Record list:

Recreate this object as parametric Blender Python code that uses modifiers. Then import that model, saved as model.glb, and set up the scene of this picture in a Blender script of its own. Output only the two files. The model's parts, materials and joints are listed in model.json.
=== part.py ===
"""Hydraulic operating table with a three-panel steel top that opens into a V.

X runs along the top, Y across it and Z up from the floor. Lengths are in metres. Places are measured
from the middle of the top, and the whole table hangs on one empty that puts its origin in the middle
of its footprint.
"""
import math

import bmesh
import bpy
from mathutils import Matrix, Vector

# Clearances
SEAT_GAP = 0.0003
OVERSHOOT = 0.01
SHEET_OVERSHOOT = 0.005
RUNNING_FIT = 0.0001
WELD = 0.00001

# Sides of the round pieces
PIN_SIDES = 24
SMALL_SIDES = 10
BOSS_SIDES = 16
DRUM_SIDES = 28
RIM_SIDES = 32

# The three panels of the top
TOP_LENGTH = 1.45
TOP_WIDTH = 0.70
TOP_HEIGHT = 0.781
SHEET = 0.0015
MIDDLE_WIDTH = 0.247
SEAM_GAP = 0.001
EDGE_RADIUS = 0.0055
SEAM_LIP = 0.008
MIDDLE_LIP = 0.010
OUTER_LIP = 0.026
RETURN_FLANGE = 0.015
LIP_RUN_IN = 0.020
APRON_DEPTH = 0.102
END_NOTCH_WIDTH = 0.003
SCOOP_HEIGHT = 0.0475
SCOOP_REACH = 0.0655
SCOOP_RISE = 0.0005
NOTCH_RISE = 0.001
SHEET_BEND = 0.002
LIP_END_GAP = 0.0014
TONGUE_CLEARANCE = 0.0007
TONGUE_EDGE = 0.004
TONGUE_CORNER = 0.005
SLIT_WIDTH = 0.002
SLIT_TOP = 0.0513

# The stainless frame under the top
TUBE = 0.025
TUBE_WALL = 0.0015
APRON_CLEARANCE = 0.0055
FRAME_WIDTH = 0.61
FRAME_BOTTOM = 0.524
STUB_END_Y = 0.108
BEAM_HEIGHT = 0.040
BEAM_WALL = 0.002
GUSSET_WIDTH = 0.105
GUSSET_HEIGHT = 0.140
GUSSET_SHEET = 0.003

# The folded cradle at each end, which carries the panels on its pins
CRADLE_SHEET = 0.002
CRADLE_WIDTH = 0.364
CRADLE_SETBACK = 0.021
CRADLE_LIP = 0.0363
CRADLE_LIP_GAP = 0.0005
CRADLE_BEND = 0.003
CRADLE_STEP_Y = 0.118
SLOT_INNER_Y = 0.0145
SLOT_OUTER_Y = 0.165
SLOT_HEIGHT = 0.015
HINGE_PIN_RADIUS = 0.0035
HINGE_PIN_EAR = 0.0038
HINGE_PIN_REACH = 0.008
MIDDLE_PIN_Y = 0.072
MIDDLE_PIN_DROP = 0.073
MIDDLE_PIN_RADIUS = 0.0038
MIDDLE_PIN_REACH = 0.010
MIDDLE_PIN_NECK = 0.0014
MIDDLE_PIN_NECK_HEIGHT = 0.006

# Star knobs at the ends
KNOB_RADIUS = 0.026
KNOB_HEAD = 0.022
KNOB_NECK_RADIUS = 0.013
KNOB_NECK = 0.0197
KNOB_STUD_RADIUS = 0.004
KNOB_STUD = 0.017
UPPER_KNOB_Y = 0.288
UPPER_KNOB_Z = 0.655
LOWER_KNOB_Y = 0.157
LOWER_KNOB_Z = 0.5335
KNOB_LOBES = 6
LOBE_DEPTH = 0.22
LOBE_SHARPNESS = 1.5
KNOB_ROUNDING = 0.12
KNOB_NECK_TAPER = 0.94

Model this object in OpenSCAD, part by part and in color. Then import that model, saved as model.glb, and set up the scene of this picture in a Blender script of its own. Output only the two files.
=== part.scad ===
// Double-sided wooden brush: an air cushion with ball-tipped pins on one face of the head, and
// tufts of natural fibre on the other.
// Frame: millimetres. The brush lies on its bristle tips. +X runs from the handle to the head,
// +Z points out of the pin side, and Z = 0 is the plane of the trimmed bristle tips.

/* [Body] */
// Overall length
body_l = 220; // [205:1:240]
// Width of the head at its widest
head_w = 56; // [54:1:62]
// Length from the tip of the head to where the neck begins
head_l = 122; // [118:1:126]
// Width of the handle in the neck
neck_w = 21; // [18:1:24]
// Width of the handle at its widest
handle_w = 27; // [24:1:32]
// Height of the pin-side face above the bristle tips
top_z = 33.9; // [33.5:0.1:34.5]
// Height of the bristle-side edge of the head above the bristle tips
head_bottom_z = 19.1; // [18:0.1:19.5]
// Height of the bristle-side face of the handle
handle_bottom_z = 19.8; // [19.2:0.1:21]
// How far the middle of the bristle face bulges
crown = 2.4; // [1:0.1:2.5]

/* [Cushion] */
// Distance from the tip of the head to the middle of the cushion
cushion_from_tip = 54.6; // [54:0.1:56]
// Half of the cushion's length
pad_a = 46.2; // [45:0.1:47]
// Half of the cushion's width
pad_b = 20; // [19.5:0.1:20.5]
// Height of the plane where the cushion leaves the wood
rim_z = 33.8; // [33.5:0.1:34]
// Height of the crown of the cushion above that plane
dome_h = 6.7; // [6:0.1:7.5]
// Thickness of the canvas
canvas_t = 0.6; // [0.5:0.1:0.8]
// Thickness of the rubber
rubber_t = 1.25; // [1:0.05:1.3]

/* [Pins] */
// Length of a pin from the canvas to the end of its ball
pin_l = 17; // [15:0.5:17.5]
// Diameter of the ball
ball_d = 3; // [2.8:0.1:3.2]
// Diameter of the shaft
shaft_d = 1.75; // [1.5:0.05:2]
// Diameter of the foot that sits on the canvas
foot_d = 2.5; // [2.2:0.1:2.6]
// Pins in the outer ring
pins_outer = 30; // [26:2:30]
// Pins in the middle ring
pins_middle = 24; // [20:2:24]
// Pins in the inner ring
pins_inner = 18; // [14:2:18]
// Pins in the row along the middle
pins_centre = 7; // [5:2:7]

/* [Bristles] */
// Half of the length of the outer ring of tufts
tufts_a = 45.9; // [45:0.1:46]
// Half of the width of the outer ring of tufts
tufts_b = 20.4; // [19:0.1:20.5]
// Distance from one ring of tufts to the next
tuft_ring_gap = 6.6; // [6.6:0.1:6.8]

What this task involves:
Every entry should be printed again exactly as written.

Task result:
Recreate this object as parametric Blender Python code that uses modifiers. Then import that model, saved as model.glb, and set up the scene of this picture in a Blender script of its own. Output only the two files. The model's parts, materials and joints are listed in model.json.
=== part.py ===
"""Hydraulic operating table with a three-panel steel top that opens into a V.

X runs along the top, Y across it and Z up from the floor. Lengths are in metres. Places are measured
from the middle of the top, and the whole table hangs on one empty that puts its origin in the middle
of its footprint.
"""
import math

import bmesh
import bpy
from mathutils import Matrix, Vector

# Clearances
SEAT_GAP = 0.0003
OVERSHOOT = 0.01
SHEET_OVERSHOOT = 0.005
RUNNING_FIT = 0.0001
WELD = 0.00001

# Sides of the round pieces
PIN_SIDES = 24
SMALL_SIDES = 10
BOSS_SIDES = 16
DRUM_SIDES = 28
RIM_SIDES = 32

# The three panels of the top
TOP_LENGTH = 1.45
TOP_WIDTH = 0.70
TOP_HEIGHT = 0.781
SHEET = 0.0015
MIDDLE_WIDTH = 0.247
SEAM_GAP = 0.001
EDGE_RADIUS = 0.0055
SEAM_LIP = 0.008
MIDDLE_LIP = 0.010
OUTER_LIP = 0.026
RETURN_FLANGE = 0.015
LIP_RUN_IN = 0.020
APRON_DEPTH = 0.102
END_NOTCH_WIDTH = 0.003
SCOOP_HEIGHT = 0.0475
SCOOP_REACH = 0.0655
SCOOP_RISE = 0.0005
NOTCH_RISE = 0.001
SHEET_BEND = 0.002
LIP_END_GAP = 0.0014
TONGUE_CLEARANCE = 0.0007
TONGUE_EDGE = 0.004
TONGUE_CORNER = 0.005
SLIT_WIDTH = 0.002
SLIT_TOP = 0.0513

# The stainless frame under the top
TUBE = 0.025
TUBE_WALL = 0.0015
APRON_CLEARANCE = 0.0055
FRAME_WIDTH = 0.61
FRAME_BOTTOM = 0.524
STUB_END_Y = 0.108
BEAM_HEIGHT = 0.040
BEAM_WALL = 0.002
GUSSET_WIDTH = 0.105
GUSSET_HEIGHT = 0.140
GUSSET_SHEET = 0.003

# The folded cradle at each end, which carries the panels on its pins
CRADLE_SHEET = 0.002
CRADLE_WIDTH = 0.364
CRADLE_SETBACK = 0.021
CRADLE_LIP = 0.0363
CRADLE_LIP_GAP = 0.0005
CRADLE_BEND = 0.003
CRADLE_STEP_Y = 0.118
SLOT_INNER_Y = 0.0145
SLOT_OUTER_Y = 0.165
SLOT_HEIGHT = 0.015
HINGE_PIN_RADIUS = 0.0035
HINGE_PIN_EAR = 0.0038
HINGE_PIN_REACH = 0.008
MIDDLE_PIN_Y = 0.072
MIDDLE_PIN_DROP = 0.073
MIDDLE_PIN_RADIUS = 0.0038
MIDDLE_PIN_REACH = 0.010
MIDDLE_PIN_NECK = 0.0014
MIDDLE_PIN_NECK_HEIGHT = 0.006

# Star knobs at the ends
KNOB_RADIUS = 0.026
KNOB_HEAD = 0.022
KNOB_NECK_RADIUS = 0.013
KNOB_NECK = 0.0197
KNOB_STUD_RADIUS = 0.004
KNOB_STUD = 0.017
UPPER_KNOB_Y = 0.288
UPPER_KNOB_Z = 0.655
LOWER_KNOB_Y = 0.157
LOWER_KNOB_Z = 0.5335
KNOB_LOBES = 6
LOBE_DEPTH = 0.22
LOBE_SHARPNESS = 1.5
KNOB_ROUNDING = 0.12
KNOB_NECK_TAPER = 0.94

Model this object in OpenSCAD, part by part and in color. Then import that model, saved as model.glb, and set up the scene of this picture in a Blender script of its own. Output only the two files.
=== part.scad ===
// Double-sided wooden brush: an air cushion with ball-tipped pins on one face of the head, and
// tufts of natural fibre on the other.
// Frame: millimetres. The brush lies on its bristle tips. +X runs from the handle to the head,
// +Z points out of the pin side, and Z = 0 is the plane of the trimmed bristle tips.

/* [Body] */
// Overall length
body_l = 220; // [205:1:240]
// Width of the head at its widest
head_w = 56; // [54:1:62]
// Length from the tip of the head to where the neck begins
head_l = 122; // [118:1:126]
// Width of the handle in the neck
neck_w = 21; // [18:1:24]
// Width of the handle at its widest
handle_w = 27; // [24:1:32]
// Height of the pin-side face above the bristle tips
top_z = 33.9; // [33.5:0.1:34.5]
// Height of the bristle-side edge of the head above the bristle tips
head_bottom_z = 19.1; // [18:0.1:19.5]
// Height of the bristle-side face of the handle
handle_bottom_z = 19.8; // [19.2:0.1:21]
// How far the middle of the bristle face bulges
crown = 2.4; // [1:0.1:2.5]

/* [Cushion] */
// Distance from the tip of the head to the middle of the cushion
cushion_from_tip = 54.6; // [54:0.1:56]
// Half of the cushion's length
pad_a = 46.2; // [45:0.1:47]
// Half of the cushion's width
pad_b = 20; // [19.5:0.1:20.5]
// Height of the plane where the cushion leaves the wood
rim_z = 33.8; // [33.5:0.1:34]
// Height of the crown of the cushion above that plane
dome_h = 6.7; // [6:0.1:7.5]
// Thickness of the canvas
canvas_t = 0.6; // [0.5:0.1:0.8]
// Thickness of the rubber
rubber_t = 1.25; // [1:0.05:1.3]

/* [Pins] */
// Length of a pin from the canvas to the end of its ball
pin_l = 17; // [15:0.5:17.5]
// Diameter of the ball
ball_d = 3; // [2.8:0.1:3.2]
// Diameter of the shaft
shaft_d = 1.75; // [1.5:0.05:2]
// Diameter of the foot that sits on the canvas
foot_d = 2.5; // [2.2:0.1:2.6]
// Pins in the outer ring
pins_outer = 30; // [26:2:30]
// Pins in the middle ring
pins_middle = 24; // [20:2:24]
// Pins in the inner ring
pins_inner = 18; // [14:2:18]
// Pins in the row along the middle
pins_centre = 7; // [5:2:7]

/* [Bristles] */
// Half of the length of the outer ring of tufts
tufts_a = 45.9; // [45:0.1:46]
// Half of the width of the outer ring of tufts
tufts_b = 20.4; // [19:0.1:20.5]
// Distance from one ring of tufts to the next
tuft_ring_gap = 6.6; // [6.6:0.1:6.8]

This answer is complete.